- _Collected data entries_:
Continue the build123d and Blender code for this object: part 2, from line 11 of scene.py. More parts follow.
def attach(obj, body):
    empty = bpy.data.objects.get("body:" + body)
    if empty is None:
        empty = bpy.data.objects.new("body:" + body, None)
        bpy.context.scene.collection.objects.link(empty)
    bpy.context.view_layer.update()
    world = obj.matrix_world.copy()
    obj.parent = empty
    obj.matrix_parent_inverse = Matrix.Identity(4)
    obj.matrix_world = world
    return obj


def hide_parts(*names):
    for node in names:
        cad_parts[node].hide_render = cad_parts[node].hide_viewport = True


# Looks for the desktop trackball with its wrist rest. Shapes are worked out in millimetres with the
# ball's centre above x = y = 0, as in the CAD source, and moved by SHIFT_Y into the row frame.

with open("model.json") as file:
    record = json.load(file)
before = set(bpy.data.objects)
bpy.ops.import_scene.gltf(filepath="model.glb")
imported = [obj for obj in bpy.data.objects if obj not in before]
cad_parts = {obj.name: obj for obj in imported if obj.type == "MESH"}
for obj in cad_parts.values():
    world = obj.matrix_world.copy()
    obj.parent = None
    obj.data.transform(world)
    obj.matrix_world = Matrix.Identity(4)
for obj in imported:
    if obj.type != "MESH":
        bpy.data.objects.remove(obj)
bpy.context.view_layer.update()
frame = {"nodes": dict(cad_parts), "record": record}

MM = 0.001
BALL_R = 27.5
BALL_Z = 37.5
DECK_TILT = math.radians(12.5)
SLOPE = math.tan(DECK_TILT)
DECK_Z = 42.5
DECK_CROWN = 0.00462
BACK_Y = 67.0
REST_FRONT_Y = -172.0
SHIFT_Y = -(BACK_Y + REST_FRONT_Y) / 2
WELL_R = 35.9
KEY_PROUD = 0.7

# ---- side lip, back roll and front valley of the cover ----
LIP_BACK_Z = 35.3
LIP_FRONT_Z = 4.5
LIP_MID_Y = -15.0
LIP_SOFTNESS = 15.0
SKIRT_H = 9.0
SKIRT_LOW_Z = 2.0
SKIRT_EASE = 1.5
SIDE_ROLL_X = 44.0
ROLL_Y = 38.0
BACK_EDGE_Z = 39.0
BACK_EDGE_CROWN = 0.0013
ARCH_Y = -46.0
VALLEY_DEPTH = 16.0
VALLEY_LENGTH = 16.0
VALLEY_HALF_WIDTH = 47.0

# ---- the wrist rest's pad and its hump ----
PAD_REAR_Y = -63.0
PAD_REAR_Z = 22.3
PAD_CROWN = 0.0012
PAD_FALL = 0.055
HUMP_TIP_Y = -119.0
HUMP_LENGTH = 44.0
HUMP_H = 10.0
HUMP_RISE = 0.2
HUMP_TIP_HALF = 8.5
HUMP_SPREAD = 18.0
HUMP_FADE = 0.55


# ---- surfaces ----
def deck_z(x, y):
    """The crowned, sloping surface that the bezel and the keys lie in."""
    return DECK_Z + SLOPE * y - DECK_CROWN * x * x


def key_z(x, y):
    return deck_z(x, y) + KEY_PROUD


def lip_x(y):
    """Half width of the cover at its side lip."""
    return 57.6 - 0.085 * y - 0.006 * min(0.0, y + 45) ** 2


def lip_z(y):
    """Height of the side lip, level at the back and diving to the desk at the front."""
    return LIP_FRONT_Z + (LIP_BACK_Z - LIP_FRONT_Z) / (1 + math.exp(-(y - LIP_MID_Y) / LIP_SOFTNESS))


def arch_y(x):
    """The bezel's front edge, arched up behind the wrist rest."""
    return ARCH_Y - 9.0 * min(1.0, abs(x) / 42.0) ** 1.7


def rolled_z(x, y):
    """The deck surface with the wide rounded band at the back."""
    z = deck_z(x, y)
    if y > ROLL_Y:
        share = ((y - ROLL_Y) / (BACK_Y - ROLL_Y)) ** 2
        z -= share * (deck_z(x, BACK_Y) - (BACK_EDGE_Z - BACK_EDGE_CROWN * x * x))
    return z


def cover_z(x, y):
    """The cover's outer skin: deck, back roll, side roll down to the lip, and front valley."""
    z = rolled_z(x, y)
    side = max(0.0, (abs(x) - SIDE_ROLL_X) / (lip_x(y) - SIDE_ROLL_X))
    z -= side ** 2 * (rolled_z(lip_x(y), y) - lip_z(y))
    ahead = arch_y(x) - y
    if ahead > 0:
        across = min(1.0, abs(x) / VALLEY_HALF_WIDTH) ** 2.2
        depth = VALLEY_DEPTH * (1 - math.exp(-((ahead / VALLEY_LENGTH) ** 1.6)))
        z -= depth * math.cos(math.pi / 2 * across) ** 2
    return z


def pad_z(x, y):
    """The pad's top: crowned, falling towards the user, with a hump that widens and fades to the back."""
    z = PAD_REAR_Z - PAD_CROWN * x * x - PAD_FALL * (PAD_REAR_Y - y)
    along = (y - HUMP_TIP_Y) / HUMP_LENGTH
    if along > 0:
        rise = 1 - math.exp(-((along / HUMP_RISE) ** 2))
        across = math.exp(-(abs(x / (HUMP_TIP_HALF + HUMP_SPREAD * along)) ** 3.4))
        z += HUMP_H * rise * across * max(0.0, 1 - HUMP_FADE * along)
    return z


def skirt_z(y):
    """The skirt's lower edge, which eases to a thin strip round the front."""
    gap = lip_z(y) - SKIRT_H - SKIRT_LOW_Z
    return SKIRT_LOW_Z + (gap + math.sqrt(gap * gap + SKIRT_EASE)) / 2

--

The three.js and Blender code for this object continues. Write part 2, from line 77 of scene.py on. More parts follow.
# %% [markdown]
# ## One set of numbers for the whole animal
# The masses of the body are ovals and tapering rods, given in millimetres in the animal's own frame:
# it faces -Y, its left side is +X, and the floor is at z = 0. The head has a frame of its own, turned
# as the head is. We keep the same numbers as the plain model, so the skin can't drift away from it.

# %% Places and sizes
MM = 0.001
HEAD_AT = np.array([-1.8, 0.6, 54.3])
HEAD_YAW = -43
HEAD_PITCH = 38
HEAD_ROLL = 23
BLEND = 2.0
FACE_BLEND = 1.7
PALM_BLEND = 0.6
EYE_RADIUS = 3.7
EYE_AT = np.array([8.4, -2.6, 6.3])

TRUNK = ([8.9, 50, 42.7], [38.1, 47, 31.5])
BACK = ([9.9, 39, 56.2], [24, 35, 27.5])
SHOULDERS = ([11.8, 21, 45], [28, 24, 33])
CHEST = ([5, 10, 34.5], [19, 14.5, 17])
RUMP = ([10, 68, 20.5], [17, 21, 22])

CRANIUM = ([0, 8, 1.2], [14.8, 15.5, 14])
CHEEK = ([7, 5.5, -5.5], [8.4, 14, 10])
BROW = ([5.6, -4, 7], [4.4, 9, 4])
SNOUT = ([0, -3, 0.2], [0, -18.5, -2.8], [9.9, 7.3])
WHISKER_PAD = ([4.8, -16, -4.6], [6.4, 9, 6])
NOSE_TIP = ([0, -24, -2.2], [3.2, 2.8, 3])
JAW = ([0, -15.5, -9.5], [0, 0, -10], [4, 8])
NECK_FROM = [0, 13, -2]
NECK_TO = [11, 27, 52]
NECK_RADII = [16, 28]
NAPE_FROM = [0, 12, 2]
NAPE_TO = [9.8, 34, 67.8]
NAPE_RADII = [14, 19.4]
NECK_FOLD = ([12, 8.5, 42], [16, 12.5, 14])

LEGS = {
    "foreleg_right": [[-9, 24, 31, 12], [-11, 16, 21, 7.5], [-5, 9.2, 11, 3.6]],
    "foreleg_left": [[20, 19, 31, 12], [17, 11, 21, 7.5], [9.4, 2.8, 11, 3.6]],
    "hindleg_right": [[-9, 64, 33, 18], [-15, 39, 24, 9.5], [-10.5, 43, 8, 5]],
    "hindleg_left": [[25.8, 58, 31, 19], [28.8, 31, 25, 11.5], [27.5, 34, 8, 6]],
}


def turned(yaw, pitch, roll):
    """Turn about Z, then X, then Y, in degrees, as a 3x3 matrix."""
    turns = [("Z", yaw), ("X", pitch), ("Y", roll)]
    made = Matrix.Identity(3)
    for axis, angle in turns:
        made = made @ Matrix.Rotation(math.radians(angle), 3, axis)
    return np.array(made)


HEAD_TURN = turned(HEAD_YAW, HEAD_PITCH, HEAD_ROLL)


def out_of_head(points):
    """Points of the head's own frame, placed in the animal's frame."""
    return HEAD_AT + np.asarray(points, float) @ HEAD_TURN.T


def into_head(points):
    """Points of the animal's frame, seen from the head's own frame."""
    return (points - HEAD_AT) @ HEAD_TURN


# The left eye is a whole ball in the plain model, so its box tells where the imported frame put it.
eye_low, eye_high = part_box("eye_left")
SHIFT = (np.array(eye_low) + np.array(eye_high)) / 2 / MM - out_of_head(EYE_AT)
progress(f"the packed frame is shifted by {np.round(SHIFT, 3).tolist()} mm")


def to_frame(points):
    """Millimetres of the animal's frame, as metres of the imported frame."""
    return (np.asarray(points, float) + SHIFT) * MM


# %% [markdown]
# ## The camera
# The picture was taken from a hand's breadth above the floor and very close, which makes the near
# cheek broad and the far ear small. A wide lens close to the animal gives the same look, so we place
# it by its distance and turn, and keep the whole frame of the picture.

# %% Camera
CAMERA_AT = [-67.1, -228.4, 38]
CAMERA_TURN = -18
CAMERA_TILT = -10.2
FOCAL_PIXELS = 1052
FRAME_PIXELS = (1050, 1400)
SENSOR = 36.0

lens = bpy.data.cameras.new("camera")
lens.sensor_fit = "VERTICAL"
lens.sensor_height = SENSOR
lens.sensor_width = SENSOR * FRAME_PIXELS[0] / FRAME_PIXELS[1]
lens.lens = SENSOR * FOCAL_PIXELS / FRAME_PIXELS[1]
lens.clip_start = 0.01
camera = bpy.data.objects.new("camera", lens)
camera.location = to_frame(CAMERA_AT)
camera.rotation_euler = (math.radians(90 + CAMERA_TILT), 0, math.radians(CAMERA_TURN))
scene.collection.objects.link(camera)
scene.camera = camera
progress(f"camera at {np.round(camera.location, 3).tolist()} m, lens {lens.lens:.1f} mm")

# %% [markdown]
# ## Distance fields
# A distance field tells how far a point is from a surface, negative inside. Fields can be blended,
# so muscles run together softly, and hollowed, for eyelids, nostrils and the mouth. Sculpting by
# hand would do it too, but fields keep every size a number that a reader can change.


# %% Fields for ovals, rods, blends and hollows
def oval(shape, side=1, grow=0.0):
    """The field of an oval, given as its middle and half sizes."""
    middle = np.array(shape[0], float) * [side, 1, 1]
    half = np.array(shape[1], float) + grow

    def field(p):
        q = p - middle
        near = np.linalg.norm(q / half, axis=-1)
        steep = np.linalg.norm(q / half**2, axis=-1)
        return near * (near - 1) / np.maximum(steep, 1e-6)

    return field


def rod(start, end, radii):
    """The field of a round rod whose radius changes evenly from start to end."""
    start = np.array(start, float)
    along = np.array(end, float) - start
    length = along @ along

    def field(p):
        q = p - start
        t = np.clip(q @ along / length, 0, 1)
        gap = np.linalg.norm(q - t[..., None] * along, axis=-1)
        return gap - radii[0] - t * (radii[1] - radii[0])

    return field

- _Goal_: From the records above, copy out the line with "cad_parts[node].hide_render = cad_parts[node].hide_viewport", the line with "bpy.data.objects.remove(obj)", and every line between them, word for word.

- _Expected output_:
        cad_parts[node].hide_render = cad_parts[node].hide_viewport = True


# Looks for the desktop trackball with its wrist rest. Shapes are worked out in millimetres with the
# ball's centre above x = y = 0, as in the CAD source, and moved by SHIFT_Y into the row frame.

with open("model.json") as file:
    record = json.load(file)
before = set(bpy.data.objects)
bpy.ops.import_scene.gltf(filepath="model.glb")
imported = [obj for obj in bpy.data.objects if obj not in before]
cad_parts = {obj.name: obj for obj in imported if obj.type == "MESH"}
for obj in cad_parts.values():
    world = obj.matrix_world.copy()
    obj.parent = None
    obj.data.transform(world)
    obj.matrix_world = Matrix.Identity(4)
for obj in imported:
    if obj.type != "MESH":
        bpy.data.objects.remove(obj)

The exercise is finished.